To understand the sheer magnitude of the dilemma of law on the Internet, it is useful to look at the Internet through an analogy. John Anderson, the former Presidential candidate, speaking at the annual RSA Conference in Redwood City, California in January 1995, compared the Internet with interstate highways. He pointed out how, back in 1955, no one could have foreseen the economic fallout of the interstate highway network. Originally set up during the Eisenhower administration as a key part of its Civil Defense strategy, the interstate highway network spawned not only a multibillion dollar auto and truck industry, but had a profound effect on shipping and on population concentration. No one could have looked at the way highways would either spur or destroy commerce and communities.
At present, the Internet and its subsequent progeny are similarly unknown and unpredictable. From a legal perspective, this situation becomes particularly perplexing. When stripped to its core, the purpose of a legal system is to form a bulwark upon which a set of governing behaviors can be determined. The split of law into civil and criminal areas has historically been used to divide the legal world into two segments: a part that deals with interaction among parties (i.e., civil law) and a part that governs an individuals (or organizations) behavior with respect to society (i.e., criminal law).
From a U.S. perspective, civil law may be further divided into multiple areas: areas of legal specialty and jurisdictions. As law relates to the Internet, areas of consequence are:
Before addressing each one of these areas in turn, it is important to point out that laws are not enforced in a vacuum.

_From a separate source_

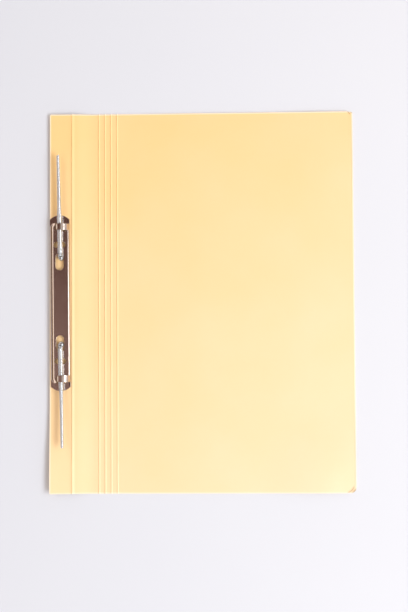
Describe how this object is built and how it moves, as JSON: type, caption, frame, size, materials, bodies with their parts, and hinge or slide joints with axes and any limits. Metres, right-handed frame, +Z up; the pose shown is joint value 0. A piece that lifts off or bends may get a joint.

A critical aspect of the law is jurisdiction. Jurisdiction has two dimensions: the party and the law. The first jurisdictional issue is: does the court have the power to control an individual or entity? In the United States, a courts jurisdiction may be a city, county, state, several states, or the entire country.
The second question is one of subject matter or rules. Plaintiffs (i.e., the parties bringing a suit) determine where they will bring the action; that is the legal forum. If the plaintiffs and defendants (i.e., those charged by the action) are from different locations and if the matter at hand occurred in yet another location, various procedures are set in motion by both sides to decide which set of rules (i.e., body of law) will be applied by the court. This is especially true in a federal court that, although located in one state, will often be compelled to follow the law of another. This jurisdictional issue is called diversity of citizenship, whereby the law of one state may be applied to adjudicate a dispute in a court of another state.

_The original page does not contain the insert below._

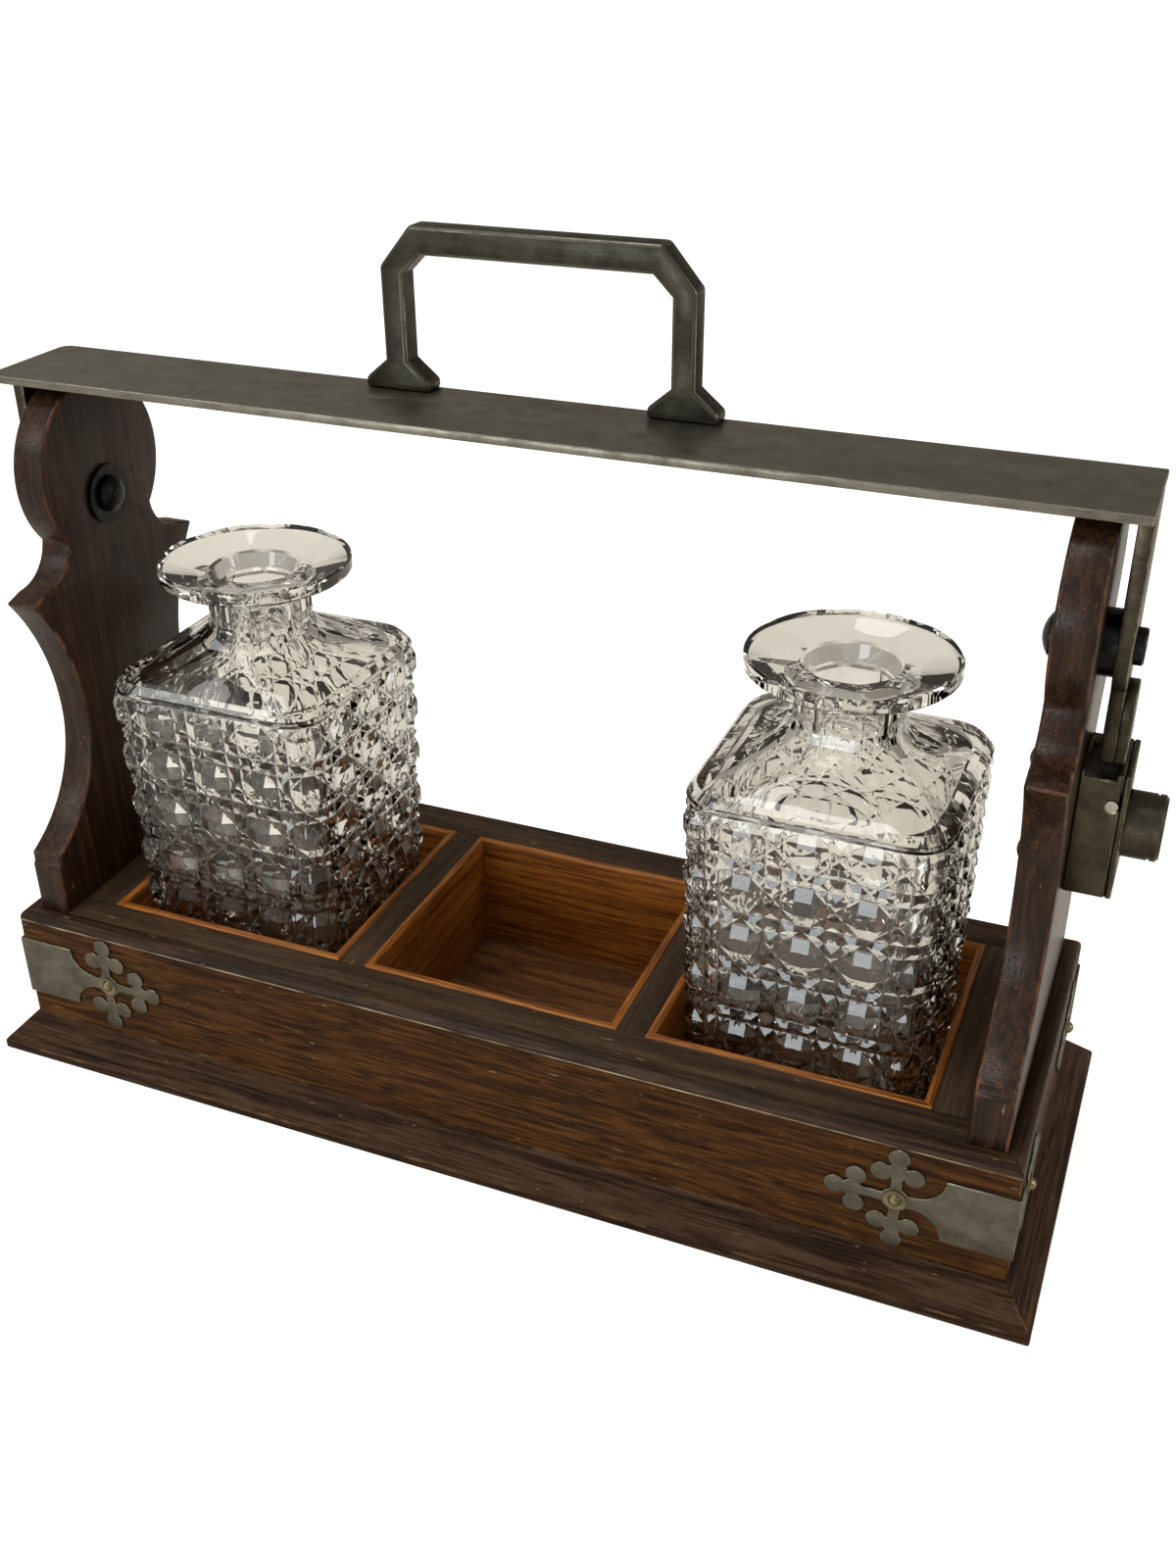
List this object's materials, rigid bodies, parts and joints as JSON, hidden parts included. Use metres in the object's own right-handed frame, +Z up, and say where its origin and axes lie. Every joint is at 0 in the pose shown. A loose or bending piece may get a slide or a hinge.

There is no greater challenge to jurisdiction than that of an indefinable web of computers and the various media that link them. The Internet is conceptually stateless and countryless, so jurisdictional issues are wide open. Some of the key aspects of litigation, such as forum shopping (i.e., picking the best place to bring the action), is discussed in a later section. Moreover, courts need two kinds of jurisdiction to try a case: personal jurisdiction over the parties and subject matter jurisdiction over the matter. One is not enough; both are necessary.
The next sections highlight significant areas of the law and how they relate to the Internet and its security and integrity.
The Internet may become not only a transportation medium for business transactions, but the subject matter as well. Existing rules of law and terms and conditions that govern business transactions, such as the UCC, must be modified to bend to the Internet way of doing business.
A number of reforms have been under way for several years on different fronts. A key area of contract law that is evolving is EDI. Organizations can employ EDI to replace paper transactions. If so, clear terms and conditions must be extended to encompass new concepts of contractual relationships. Key terms, such as acceptance, rejection, and remedies for breach of contract, must be couched in terms appropriate for the Internet world. Potential failures or compromises of Internet-based transactions, failure to perform by Internet service providers, as well as action or inaction by suppliers and customers must be considered in developing contracts between organizations using EDI.
Areas of particular interest to Internet security practitioners include the use and acceptance of digital signatures in lieu of written signatures. A digital signature is the use of an algorithm as a substitute for an individuals authorized, holographic signature. The purpose of the signature is to commit the signer. It is an authentication of the signers intent and proof of his or her acceptance or authoring of the document at hand.
The main reason behind the push for digital signatures is the UCC. Used by 49 states (the exception is Louisiana), the UCC requires both parties to sign a writing for transactions in excess of $500. As a side note, there are other branches of the law, such as real estate, where a signed writing is also required for the transaction to be valid. Digital signatures could be employed in a number of other areas in which the legitimization of documents is important.